# WHAT TO DO
Output all of the data below exactly as given.

-----

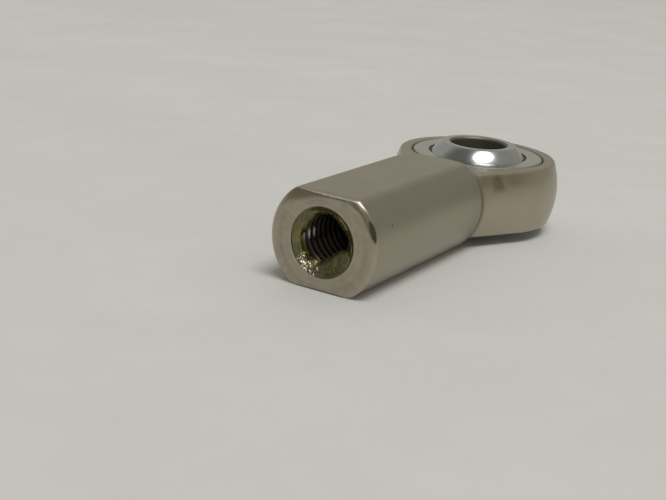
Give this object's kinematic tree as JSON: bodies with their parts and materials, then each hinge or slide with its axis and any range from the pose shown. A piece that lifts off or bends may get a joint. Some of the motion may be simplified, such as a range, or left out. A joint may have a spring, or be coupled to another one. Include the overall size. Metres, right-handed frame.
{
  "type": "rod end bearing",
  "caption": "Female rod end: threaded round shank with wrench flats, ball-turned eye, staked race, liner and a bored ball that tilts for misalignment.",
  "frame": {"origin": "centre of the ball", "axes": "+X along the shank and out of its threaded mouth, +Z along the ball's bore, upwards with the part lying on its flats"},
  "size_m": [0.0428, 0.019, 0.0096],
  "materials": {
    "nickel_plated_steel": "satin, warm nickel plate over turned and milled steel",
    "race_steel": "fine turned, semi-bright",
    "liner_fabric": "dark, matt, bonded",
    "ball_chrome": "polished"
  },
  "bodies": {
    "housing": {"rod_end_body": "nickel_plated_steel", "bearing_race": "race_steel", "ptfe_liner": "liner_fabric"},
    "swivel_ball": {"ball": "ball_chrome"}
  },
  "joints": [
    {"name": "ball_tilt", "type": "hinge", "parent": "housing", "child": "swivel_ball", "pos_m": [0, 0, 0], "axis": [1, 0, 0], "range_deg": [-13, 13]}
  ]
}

-----

# ANSWER TO THIS PROBLEM
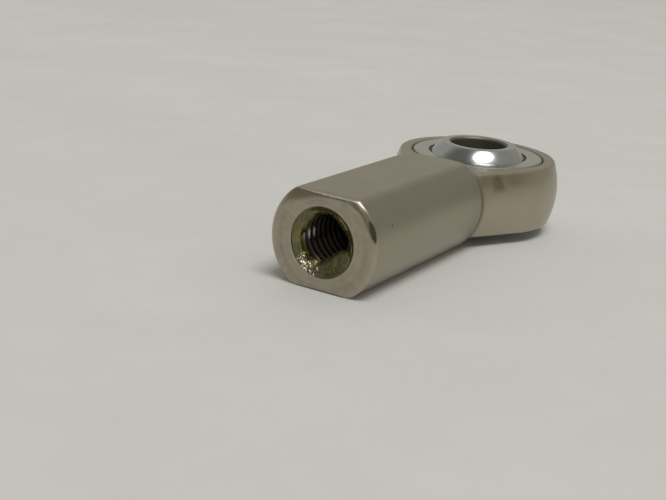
Give this object's kinematic tree as JSON: bodies with their parts and materials, then each hinge or slide with its axis and any range from the pose shown. A piece that lifts off or bends may get a joint. Some of the motion may be simplified, such as a range, or left out. A joint may have a spring, or be coupled to another one. Include the overall size. Metres, right-handed frame.
{
  "type": "rod end bearing",
  "caption": "Female rod end: threaded round shank with wrench flats, ball-turned eye, staked race, liner and a bored ball that tilts for misalignment.",
  "frame": {"origin": "centre of the ball", "axes": "+X along the shank and out of its threaded mouth, +Z along the ball's bore, upwards with the part lying on its flats"},
  "size_m": [0.0428, 0.019, 0.0096],
  "materials": {
    "nickel_plated_steel": "satin, warm nickel plate over turned and milled steel",
    "race_steel": "fine turned, semi-bright",
    "liner_fabric": "dark, matt, bonded",
    "ball_chrome": "polished"
  },
  "bodies": {
    "housing": {"rod_end_body": "nickel_plated_steel", "bearing_race": "race_steel", "ptfe_liner": "liner_fabric"},
    "swivel_ball": {"ball": "ball_chrome"}
  },
  "joints": [
    {"name": "ball_tilt", "type": "hinge", "parent": "housing", "child": "swivel_ball", "pos_m": [0, 0, 0], "axis": [1, 0, 0], "range_deg": [-13, 13]}
  ]
}